Oleg Pendzin also drew attention to a significant difference in prices depending on the form of gold.

“Monetary metal in Ukraine can cost up to 7 thousand hryvnias per gram. In jewelry, it’s about UAH 3,700-3,800, and in a pawnshop, you’ll get only UAH 1,600-1,700 for a frame,” he said.

According to him, these nuances are often ignored by consumers, although they have a significant impact on the final price.

Gold deficit in Ukraine and its impact on the market

An additional factor behind the price increase is the shortage of gold in the domestic market.

“There is a certain shortage of gold in Ukraine due to the NBU’s decisions on currency regulation adopted in 2022 for the period of martial law,” Pendzin explained.

Due to difficulties with the import of the monetary metal, raw materials for the jewelry industry are supplied intermittently and at much higher prices.

Gold as a hedge against inflation

The economist believes that interest in gold will continue, as it remains one of the ways to preserve capital.

“It is a way to hide money from inflation of freely convertible currencies. The dollar and the euro depreciate in line with their own inflation,” Penzin said.

Forecast for 2026

Speaking about the outlook, the expert refrained from making precise predictions, but admitted that growth will continue.

“In 2025, we have already seen about 40% rise in prices. It’s hard to say what will happen in 2026, but the figure will also be significant,” he summarized.

Thus, despite the sharp drop in prices on global markets at the end of the year, experts do not see it as a change in the overall trend.

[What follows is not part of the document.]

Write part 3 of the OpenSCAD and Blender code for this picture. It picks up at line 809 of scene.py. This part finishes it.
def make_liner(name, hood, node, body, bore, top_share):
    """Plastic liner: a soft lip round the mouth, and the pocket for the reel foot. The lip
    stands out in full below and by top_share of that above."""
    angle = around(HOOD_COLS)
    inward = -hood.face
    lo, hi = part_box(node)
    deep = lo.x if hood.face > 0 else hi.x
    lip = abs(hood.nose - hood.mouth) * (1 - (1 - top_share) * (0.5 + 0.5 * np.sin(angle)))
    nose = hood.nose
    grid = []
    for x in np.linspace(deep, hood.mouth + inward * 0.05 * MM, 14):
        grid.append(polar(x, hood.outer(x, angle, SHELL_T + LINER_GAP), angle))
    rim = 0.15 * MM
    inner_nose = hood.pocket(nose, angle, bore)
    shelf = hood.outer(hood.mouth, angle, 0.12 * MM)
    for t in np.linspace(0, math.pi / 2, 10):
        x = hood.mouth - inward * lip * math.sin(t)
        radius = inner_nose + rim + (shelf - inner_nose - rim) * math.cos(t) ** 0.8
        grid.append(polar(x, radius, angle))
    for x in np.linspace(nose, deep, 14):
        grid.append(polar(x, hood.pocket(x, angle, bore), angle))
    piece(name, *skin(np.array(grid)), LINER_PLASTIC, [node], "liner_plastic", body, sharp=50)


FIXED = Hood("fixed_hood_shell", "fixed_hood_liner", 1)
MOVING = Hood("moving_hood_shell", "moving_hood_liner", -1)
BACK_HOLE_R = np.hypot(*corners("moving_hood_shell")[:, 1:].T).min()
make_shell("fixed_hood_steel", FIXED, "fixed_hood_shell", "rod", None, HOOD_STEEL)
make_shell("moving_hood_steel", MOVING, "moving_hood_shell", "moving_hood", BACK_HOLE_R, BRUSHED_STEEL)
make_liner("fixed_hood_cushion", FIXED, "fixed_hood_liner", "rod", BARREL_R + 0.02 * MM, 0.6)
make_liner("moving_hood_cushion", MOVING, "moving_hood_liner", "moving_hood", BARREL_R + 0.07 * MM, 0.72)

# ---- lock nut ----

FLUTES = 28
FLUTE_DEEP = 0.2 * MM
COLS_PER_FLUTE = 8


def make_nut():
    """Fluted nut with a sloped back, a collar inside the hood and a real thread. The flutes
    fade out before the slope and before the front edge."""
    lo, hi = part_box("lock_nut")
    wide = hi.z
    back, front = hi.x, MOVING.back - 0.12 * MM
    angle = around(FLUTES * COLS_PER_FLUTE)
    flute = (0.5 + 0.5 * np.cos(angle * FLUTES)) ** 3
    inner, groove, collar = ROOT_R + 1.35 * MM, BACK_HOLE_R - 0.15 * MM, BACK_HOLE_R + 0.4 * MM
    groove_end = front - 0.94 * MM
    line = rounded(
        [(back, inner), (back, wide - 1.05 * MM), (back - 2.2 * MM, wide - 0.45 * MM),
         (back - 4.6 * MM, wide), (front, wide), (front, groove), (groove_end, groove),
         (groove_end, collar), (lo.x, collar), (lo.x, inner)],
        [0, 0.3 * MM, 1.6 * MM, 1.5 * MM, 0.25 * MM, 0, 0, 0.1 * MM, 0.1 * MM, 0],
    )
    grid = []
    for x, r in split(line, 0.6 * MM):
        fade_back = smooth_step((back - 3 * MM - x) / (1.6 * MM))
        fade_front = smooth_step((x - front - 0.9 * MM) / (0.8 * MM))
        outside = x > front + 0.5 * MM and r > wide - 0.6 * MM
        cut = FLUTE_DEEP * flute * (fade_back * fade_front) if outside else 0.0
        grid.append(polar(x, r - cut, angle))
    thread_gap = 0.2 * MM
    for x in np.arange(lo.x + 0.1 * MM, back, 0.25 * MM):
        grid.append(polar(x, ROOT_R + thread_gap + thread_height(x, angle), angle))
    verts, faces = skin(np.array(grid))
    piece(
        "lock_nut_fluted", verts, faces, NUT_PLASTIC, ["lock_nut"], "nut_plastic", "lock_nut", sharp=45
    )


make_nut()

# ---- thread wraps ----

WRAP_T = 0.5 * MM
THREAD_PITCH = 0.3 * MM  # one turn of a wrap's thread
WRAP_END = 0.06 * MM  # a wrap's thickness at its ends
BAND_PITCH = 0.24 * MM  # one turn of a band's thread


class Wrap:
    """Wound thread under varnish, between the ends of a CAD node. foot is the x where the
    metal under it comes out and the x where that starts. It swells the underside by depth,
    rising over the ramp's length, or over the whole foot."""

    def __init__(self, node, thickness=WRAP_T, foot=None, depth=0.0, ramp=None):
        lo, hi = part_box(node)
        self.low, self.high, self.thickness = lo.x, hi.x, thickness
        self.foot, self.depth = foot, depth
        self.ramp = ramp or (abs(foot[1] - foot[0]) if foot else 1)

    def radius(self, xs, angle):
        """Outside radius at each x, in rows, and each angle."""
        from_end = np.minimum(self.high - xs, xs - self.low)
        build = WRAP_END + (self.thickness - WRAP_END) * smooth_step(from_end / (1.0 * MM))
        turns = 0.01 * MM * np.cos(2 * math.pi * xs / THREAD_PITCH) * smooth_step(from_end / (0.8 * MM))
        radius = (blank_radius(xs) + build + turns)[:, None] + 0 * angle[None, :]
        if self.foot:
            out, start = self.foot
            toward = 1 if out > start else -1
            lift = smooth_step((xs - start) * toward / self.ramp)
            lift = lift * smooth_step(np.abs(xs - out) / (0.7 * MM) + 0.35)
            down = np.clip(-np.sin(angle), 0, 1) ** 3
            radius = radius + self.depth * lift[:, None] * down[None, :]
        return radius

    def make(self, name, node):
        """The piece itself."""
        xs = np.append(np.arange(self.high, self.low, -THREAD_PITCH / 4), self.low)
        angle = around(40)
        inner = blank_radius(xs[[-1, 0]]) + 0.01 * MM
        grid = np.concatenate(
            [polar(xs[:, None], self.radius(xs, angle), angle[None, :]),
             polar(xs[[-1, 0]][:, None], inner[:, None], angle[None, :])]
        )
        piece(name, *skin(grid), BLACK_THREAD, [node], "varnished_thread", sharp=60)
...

Rather, it is a technical correction after the ultra-fast growth and massive profit-taking in the face of low liquidity.

The fundamental factors – geopolitical instability, expectations of monetary policy easing, and growing investor interest in defensive assets – remain relevant.

For the Ukrainian market, this means that even amid temporary downturns in global prices, gold and silver jewelry will continue to rise in price along with monetary metals in the medium and long term.